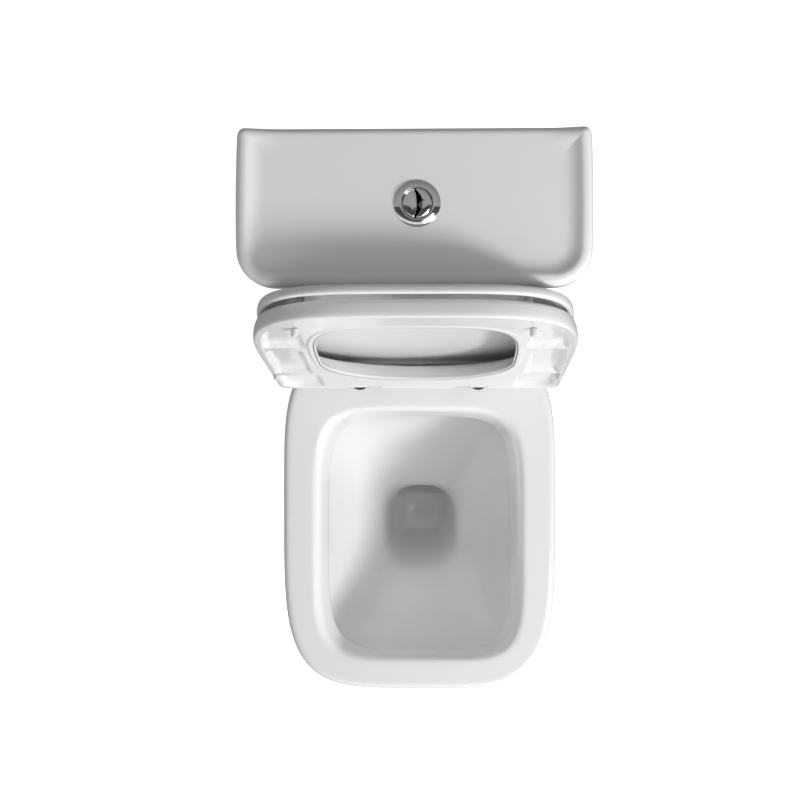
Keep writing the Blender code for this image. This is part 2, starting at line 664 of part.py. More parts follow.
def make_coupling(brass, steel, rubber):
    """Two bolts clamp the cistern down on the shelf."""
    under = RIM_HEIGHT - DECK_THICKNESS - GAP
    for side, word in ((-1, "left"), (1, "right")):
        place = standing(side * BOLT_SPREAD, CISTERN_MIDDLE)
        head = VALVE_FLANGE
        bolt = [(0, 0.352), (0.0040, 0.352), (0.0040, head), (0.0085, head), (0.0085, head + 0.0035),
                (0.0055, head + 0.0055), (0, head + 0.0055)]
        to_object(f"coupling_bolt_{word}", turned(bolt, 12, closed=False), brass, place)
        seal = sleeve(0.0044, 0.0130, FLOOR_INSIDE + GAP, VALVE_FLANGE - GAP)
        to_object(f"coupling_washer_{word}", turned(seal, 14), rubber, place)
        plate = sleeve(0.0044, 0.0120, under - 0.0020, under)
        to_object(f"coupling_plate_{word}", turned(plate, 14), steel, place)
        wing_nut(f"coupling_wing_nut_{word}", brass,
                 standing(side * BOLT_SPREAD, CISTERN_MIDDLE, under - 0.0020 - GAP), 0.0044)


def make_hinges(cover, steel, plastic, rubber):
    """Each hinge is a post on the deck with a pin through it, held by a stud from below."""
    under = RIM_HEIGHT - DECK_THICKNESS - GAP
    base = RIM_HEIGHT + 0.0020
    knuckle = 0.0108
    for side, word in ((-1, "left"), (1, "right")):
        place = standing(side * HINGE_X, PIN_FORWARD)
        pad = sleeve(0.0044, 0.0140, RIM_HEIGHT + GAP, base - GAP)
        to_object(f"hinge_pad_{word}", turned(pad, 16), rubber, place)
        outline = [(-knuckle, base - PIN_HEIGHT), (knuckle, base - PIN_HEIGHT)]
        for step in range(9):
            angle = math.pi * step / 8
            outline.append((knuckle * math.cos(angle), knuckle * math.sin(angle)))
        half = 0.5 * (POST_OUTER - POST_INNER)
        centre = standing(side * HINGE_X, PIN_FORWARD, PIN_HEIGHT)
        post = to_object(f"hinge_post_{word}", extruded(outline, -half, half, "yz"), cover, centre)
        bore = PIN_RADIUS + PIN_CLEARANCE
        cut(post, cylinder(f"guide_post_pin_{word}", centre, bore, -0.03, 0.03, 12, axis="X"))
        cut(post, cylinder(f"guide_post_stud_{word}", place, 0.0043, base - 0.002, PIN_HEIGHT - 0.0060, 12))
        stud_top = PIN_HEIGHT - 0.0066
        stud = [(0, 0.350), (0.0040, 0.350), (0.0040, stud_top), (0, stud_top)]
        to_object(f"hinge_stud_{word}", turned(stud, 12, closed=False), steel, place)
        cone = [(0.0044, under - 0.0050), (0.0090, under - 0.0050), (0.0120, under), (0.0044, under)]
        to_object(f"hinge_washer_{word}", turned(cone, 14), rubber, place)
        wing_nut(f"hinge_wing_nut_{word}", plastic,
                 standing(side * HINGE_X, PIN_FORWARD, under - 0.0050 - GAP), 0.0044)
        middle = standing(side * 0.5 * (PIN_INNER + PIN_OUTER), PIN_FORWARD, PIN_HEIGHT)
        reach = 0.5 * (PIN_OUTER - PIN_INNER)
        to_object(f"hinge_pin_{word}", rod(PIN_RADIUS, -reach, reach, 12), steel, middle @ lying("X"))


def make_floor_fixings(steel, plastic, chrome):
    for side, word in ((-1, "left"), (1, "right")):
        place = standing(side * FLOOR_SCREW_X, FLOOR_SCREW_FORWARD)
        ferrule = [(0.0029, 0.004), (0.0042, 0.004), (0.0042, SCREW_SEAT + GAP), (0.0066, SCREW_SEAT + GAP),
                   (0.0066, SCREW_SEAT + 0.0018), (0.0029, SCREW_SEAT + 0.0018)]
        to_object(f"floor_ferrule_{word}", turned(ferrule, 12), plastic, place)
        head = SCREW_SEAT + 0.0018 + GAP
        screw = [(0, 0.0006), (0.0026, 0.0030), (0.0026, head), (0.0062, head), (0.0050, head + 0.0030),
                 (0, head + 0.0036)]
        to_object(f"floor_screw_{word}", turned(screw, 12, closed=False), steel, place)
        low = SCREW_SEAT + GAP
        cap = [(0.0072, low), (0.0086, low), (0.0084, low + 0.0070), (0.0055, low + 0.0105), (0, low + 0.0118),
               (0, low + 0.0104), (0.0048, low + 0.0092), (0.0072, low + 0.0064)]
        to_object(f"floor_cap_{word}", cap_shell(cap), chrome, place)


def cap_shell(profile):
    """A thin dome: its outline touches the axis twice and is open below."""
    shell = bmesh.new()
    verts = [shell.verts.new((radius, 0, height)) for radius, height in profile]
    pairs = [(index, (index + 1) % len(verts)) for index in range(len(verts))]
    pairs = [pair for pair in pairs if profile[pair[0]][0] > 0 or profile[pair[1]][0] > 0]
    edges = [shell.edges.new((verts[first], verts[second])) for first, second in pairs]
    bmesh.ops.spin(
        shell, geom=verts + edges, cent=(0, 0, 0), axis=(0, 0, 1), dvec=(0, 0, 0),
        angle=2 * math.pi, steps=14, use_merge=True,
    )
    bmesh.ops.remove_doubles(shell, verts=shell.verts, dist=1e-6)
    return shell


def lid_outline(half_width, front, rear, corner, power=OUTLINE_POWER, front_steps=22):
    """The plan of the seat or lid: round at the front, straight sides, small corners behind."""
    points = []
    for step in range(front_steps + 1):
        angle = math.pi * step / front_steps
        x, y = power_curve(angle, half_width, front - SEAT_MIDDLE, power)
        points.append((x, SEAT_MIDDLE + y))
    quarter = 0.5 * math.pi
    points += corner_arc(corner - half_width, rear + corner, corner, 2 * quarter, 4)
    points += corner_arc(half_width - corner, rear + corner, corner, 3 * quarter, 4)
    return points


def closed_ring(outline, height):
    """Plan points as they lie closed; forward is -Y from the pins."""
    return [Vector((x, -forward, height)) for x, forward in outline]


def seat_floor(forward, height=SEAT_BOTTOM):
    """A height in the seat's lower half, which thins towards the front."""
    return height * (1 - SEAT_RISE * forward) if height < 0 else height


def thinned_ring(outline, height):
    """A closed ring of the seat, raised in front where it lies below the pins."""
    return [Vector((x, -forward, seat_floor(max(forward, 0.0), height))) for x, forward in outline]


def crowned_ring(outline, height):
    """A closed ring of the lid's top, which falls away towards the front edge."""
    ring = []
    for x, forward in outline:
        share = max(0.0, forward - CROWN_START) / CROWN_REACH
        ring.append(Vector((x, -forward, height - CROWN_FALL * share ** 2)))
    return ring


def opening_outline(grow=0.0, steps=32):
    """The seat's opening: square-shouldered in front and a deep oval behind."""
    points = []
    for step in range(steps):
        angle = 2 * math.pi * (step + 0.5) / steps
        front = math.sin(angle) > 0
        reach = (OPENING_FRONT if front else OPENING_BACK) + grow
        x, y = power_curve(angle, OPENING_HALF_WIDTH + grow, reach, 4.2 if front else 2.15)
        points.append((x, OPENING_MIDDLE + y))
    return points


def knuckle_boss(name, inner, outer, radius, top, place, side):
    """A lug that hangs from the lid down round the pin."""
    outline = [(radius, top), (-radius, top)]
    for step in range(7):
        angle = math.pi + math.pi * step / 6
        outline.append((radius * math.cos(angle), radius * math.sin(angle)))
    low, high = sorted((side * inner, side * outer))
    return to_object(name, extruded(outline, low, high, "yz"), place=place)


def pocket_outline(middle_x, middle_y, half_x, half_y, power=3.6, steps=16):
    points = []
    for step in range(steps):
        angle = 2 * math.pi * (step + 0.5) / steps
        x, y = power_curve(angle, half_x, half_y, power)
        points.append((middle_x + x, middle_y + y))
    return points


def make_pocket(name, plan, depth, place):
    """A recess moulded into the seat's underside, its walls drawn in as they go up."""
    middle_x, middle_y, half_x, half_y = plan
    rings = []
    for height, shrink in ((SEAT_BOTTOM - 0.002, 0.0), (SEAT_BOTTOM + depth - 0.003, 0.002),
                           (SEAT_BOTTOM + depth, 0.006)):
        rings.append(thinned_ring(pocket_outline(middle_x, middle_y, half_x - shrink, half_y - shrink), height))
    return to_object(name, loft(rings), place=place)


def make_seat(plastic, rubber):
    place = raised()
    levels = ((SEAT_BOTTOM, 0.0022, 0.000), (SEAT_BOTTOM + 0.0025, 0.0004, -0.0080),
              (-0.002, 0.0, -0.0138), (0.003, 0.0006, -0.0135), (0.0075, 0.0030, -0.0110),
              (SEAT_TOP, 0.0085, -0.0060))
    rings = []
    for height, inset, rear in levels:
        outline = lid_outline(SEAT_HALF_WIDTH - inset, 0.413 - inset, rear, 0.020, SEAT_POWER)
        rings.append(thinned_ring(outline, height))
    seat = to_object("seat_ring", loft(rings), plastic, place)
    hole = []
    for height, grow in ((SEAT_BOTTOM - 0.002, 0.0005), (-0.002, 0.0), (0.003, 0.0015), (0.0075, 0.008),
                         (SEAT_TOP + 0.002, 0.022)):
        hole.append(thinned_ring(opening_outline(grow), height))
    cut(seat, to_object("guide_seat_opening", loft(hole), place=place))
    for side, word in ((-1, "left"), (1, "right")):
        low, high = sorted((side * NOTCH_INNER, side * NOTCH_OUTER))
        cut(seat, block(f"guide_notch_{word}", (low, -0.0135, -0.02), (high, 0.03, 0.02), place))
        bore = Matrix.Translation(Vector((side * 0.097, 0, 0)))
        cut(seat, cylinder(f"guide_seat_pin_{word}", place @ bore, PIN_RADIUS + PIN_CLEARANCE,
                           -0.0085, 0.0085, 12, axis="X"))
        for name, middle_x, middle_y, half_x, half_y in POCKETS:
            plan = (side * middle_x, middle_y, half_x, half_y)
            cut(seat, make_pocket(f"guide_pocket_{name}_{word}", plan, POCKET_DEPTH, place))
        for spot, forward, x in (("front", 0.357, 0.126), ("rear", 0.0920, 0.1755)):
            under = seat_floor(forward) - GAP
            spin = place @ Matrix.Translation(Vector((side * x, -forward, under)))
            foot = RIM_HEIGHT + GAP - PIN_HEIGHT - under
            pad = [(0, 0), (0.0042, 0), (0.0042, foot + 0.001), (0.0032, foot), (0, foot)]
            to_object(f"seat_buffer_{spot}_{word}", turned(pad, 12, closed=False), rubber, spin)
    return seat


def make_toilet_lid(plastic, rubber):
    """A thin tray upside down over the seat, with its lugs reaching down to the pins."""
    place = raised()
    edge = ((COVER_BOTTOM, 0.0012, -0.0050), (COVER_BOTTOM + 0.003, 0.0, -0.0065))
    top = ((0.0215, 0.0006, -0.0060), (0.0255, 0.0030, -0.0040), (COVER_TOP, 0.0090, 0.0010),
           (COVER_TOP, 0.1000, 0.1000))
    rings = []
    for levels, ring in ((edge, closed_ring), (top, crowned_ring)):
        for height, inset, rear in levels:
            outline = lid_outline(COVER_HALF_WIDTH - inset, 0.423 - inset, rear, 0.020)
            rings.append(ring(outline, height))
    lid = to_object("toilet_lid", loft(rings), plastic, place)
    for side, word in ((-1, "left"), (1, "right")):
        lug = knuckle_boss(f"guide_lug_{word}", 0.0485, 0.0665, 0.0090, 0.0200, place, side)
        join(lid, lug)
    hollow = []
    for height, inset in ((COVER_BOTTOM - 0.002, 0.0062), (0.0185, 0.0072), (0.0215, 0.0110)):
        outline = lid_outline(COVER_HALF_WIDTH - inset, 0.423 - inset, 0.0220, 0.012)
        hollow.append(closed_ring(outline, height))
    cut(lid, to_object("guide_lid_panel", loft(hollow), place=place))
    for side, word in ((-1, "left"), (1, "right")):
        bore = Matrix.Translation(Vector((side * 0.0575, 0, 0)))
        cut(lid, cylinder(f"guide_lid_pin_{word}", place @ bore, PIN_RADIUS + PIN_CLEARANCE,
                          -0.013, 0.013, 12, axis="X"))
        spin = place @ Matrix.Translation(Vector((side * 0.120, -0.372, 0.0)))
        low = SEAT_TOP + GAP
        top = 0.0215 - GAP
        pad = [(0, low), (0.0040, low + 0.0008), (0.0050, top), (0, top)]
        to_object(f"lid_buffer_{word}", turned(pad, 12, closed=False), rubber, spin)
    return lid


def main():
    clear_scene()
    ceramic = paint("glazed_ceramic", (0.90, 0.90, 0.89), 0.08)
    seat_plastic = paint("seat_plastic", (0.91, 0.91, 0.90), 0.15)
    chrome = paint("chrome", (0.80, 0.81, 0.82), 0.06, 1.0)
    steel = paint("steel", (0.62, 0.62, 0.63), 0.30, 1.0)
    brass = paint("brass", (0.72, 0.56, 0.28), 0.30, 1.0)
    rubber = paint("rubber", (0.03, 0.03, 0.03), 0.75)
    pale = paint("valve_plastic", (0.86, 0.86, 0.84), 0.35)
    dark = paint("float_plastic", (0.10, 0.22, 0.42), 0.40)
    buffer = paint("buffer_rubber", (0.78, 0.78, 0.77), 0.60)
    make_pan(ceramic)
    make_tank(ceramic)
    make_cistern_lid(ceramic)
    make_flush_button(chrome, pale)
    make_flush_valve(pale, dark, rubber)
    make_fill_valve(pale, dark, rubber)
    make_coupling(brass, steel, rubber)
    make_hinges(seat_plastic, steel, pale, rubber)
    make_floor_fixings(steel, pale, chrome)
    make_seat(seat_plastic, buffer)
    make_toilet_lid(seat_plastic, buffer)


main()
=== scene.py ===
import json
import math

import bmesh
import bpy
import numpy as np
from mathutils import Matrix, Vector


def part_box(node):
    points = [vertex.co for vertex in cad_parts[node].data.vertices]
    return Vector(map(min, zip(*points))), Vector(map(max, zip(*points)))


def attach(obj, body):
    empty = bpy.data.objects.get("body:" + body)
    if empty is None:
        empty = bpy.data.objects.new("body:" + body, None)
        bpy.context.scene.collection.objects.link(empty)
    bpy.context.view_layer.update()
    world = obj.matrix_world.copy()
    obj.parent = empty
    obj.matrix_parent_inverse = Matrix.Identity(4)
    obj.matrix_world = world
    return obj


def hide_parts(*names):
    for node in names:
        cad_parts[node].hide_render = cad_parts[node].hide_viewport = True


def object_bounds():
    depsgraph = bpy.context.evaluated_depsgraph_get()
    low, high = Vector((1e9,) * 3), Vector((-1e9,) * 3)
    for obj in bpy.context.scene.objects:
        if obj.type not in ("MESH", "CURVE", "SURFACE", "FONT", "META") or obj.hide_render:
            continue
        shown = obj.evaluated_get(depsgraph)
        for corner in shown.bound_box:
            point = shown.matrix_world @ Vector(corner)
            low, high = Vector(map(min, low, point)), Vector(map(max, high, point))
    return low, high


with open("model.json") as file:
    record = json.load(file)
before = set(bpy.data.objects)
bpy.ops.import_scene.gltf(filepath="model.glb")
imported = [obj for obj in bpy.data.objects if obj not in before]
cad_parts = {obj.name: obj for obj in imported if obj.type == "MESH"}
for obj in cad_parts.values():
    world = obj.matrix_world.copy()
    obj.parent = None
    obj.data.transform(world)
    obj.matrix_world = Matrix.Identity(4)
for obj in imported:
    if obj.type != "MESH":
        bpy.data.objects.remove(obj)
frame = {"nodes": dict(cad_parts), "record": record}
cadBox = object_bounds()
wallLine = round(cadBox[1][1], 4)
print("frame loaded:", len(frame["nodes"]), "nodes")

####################

→ **Challenge**: Return exactly the lines above from the line that has "make_floor_fixings(steel, pale, chrome)" through the line that has "bpy.context.view_layer.update()", inclusive, and nothing else.

→ **Right answer**:
    make_floor_fixings(steel, pale, chrome)
    make_seat(seat_plastic, buffer)
    make_toilet_lid(seat_plastic, buffer)


main()
=== scene.py ===
import json
import math

import bmesh
import bpy
import numpy as np
from mathutils import Matrix, Vector


def part_box(node):
    points = [vertex.co for vertex in cad_parts[node].data.vertices]
    return Vector(map(min, zip(*points))), Vector(map(max, zip(*points)))


def attach(obj, body):
    empty = bpy.data.objects.get("body:" + body)
    if empty is None:
        empty = bpy.data.objects.new("body:" + body, None)
        bpy.context.scene.collection.objects.link(empty)
    bpy.context.view_layer.update()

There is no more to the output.